I was soon on first name terms with the SF editors, too: Ted Carnell of
New Worlds
and
Science Fantasy,
dapper in his fashionable casuals, with a Ronald Colman moustache; rangy, six-foot-three-inch raconteur Ted Tubb of
Authentic
and bookish little Peter Hamilton of
Nebula
with his heavy Scots accent. Useful contacts? It didn't necessarily pay to know them. Barry Bayley got on well with them all but took years before he sold to Carnell and that was by changing his name. More useful contacts for me in those days were the Fleet Street newspapermen like Peter Phillips or John Burke, who knew when a bit of quick copy was needed. I remained a working journalist for years before I saw myself specifically as a fantasy writer.

At the Globe I became close friends with Barry, Pete Taylor and John Brunner, all recently demobbed from the RAF. Brunner, I think, had been an officer. In those days young men inducted into the national service were, if reasonably intelligent and technically savvy, sent to the RAF to be trained as wireless operators or electrical engineers. The theory was that you came out with a skill. Sadly, the only skill we all shared was the one they'd gone in with, as writers. Barry, the spitting image of Voltaire and not much above five feet high, was a clerk at Australia House and all brain. That twin of the great French comedian Fernandel, Pete Taylor, like me, got work as a supply typist between jobs. We were both superfast, which made us always employable. Only John Brunner was self-employed, somehow running a flat in Hampstead, a Morgan sports car and a Gibson guitar. Maybe he had money. He was rumoured to be from a posh background. His voice was the exaggerated bray of a RAF officer. He wore a Vandyke beard and moustache, an ascot, a maroon velvet jacket and baggy flannel trousers and smoked expensive cigarettes from a tortoiseshell holder. As the outspoken American writer Harry Harrison put it, John had got himself up in the complete Hampstead left-wing intellectual set. He had a CND button in his lapel. He was a socialist. He had written the Campaign for Nuclear Disarmament's marching song ‘Don't You Hear the H-bomb's Thunder?' and was famous for following the Aldermaston March in his Morgan. He wrote science fantasy with tremendous brio. His first,
The Wanton of Argus,
came out in the pulpiest of pulps while he sold sophisticated hard SF to the prestigious
Astounding
. His posh drawl, however, unlike Wyndham's or Allard's, got people's backs up. He had a way of treading on their toes. He never meant to be rude, but he wouldn't learn. I tried to tell him he irritated people. He explained how I was wrong. He would die of a heart attack at an SF convention in Glasgow, an embittered shadow of his former self.

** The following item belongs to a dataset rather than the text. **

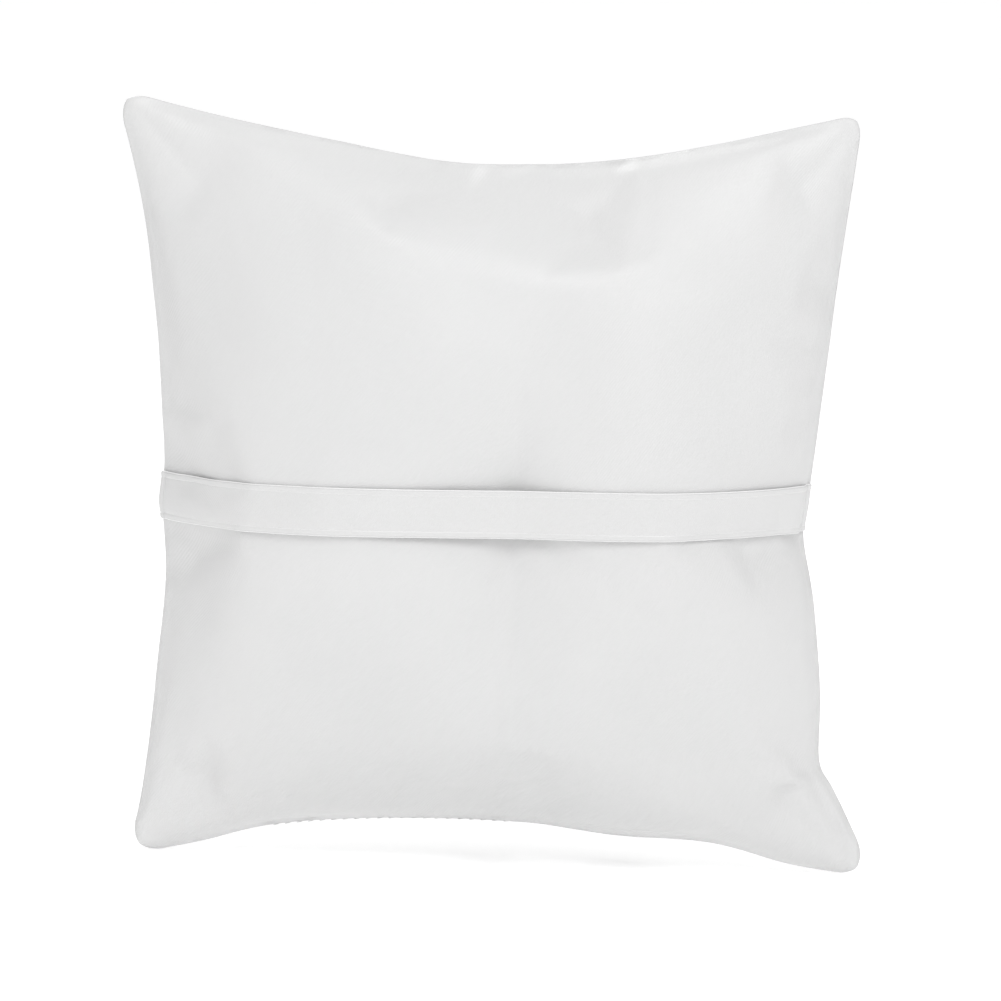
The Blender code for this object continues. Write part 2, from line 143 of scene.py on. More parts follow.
def deselect():
    """Leave editing and select nothing."""
    if bpy.context.object and bpy.context.object.mode != "OBJECT":
        bpy.ops.object.mode_set(mode="OBJECT")
    bpy.ops.object.select_all(action="DESELECT")


def only(piece):
    """Make this piece the one selected and active object."""
    deselect()
    piece.select_set(True)
    bpy.context.view_layer.objects.active = piece


def points_of(piece):
    """The places of the piece's points, one row each."""
    co = np.empty(len(piece.data.vertices) * 3, np.float32)
    piece.data.vertices.foreach_get("co", co)
    return co.reshape(-1, 3).astype(float)


def set_points(piece, co):
    """Move the piece's points."""
    piece.data.vertices.foreach_set("co", co.astype(np.float32).ravel())
    piece.data.update()


def cut_of(piece):
    """Where each point of the piece lies on its flat cloth."""
    data = piece.data.attributes["cut"].data
    out = np.empty(len(data) * 3, np.float32)
    data.foreach_get("vector", out)
    return out.reshape(-1, 3).astype(float)


def add_cut(piece, along_cloth, across_cloth, third):
    """Keep with each point of the piece where it lies on its flat cloth."""
    places = np.column_stack([along_cloth, across_cloth, third])
    layer = piece.data.attributes.new("cut", "FLOAT_VECTOR", "POINT")
    layer.data.foreach_set("vector", places.astype(np.float32).ravel())


def finish_modifier(piece, modifier):
    """Apply the modifier."""
    only(piece)
    bpy.ops.object.modifier_apply(modifier=modifier.name)


def edit_all(piece):
    """Open the piece for editing, all of it selected."""
    only(piece)
    bpy.ops.object.mode_set(mode="EDIT")
    bpy.ops.mesh.select_all(action="SELECT")


def close_edit():
    """Leave editing."""
    bpy.ops.object.mode_set(mode="OBJECT")


def smooth(piece):
    """Shade the piece without hard edges."""
    only(piece)
    bpy.ops.object.shade_smooth()


def subdivide(piece):
    """Give the piece four faces for each one, rounded."""
    modifier = piece.modifiers.new("finer", "SUBSURF")
    modifier.levels = modifier.render_levels = 1
    modifier.boundary_smooth = "ALL"
    finish_modifier(piece, modifier)


def step(x):
    """Smooth step from 0 to 1."""
    x = np.clip(x, 0, 1)
    return x * x * (3 - 2 * x)


def bump(x, middle, width):
    """A rounded rise to 1 at the middle."""
    return np.exp(-((x - middle) / width) ** 2)


# ---------------------------------------------------------------- shape of the cover

def along(points, t):
    """Points at fractions t along a smooth curve through the points, in metres."""
    p = np.array(points, float) * MM
    p = np.vstack([2 * p[0] - p[1], p, 2 * p[-1] - p[-2]])
    marks = np.concatenate([[0], np.cumsum(np.linalg.norm(np.diff(p[1:-1], axis=0), axis=1))])
    reach = np.clip(t, 0, 1) * marks[-1]
    i = np.clip(np.searchsorted(marks, reach, side="right") - 1, 0, len(marks) - 2)
    s = ((reach - marks[i]) / (marks[i + 1] - marks[i]))[:, None]
    a, b, c, d = p[i], p[i + 1], p[i + 2], p[i + 3]
    bend, twist = 2 * a - 5 * b + 4 * c - d, 3 * b - a - 3 * c + d
    return 0.5 * (2 * b + (c - a) * s + bend * s ** 2 + twist * s ** 3)


def round_corners(a, b):
    """Turn the square's corners into quarter rounds."""
    a, b = a.copy(), b.copy()
    for (side, end), size in CORNER_ROUND.items():
        x, y = (side * a - 1 + size) / size, (end * b - 1 + size) / size
        at = (x > 0) & (y > 0)
        x, y = x[at], y[at]
        a[at] = side * (1 - size + size * x * np.sqrt(1 - y ** 2 / 2))
        b[at] = end * (1 - size + size * y * np.sqrt(1 - x ** 2 / 2))
    return a, b


def flat_place(a, b):
    """X and Z of the cloth at a across and b up, each from -1 to 1, inside the four sides."""
    a, b = round_corners(a, b)
    u, v = (a + 1) / 2, (b + 1) / 2
    low, high, left, right = along(BOTTOM, u), along(TOP, u), along(LEFT, v), along(RIGHT, v)
    u, v = u[:, None], v[:, None]
    ends = [np.array(side[k]) * MM for side in (BOTTOM, TOP) for k in (0, -1)]
    corners = (1 - v) * ((1 - u) * ends[0] + u * ends[1]) + v * ((1 - u) * ends[2] + u * ends[3])
    return (1 - v) * low + v * high + (1 - u) * left + u * right - corners


def depth(a, b, side=FRONT):
    """Half thickness of the filled cover at a across and b up."""
    edge = np.maximum(np.abs(a), np.abs(b))
    wide = 1 - RIM_WIDTH
    plump = (np.clip(1 - (a / wide) ** 2, 0, 1) * np.clip(1 - (b / wide) ** 2, 0, 1)) ** FULLNESS
    da, db = a - TACK[0], b - TACK[1] + LOW[side]
    dip_depth, dip_spread = DIMPLE[side]
    dip = dip_depth * np.exp(-(da ** 2 + db ** 2) / dip_spread ** 2)
    valley_depth, valley_width = VALLEY[side]
    valley = valley_depth * bump(da, 0, valley_width) * (1 - b ** 2)
    rim = RIM * (RIM_EDGE + (1 - RIM_EDGE) * step((1 - edge) / (0.6 * RIM_WIDTH)))
    return rim + (CROWN - dip - valley) * plump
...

Another friend made through ‘fandom' was Ray Napoleon, a kind of modern-day remittance man. Ray's parents had sent him to Europe after he'd refused to marry a girl he had made pregnant. He'd been told to stay there, on a modest stipend, until he matured. The logic was a bit strange. Ray was perfectly happy with the arrangement. He said he had been sent away to save his mother and father embarrassment. From San Francisco, Ray was heavily built with dark, Italianate features. I remember meeting a Bay Area folk-singing couple who brought their baby to a London gig. I asked the man if they knew Ray. His face clouded. ‘Ray's not our kind of people,' he said. The woman merely smiled. When I looked into the carrycot, there was a miniature version of Ray looking back at me. At sixteen I went to stay with him in Paris. That was my first big step towards becoming an adult. I met a whole bunch of writers and musicians in the couple of weeks I was there. I even had a brief vision of the four musketeers walking arm in arm out of the Luxembourg Gardens, coming down Boulevard Saint-Michel towards me. I wasn't fazed. I'd had similar flashes all my life. I always knew that these visions weren't real. They were just something I could do.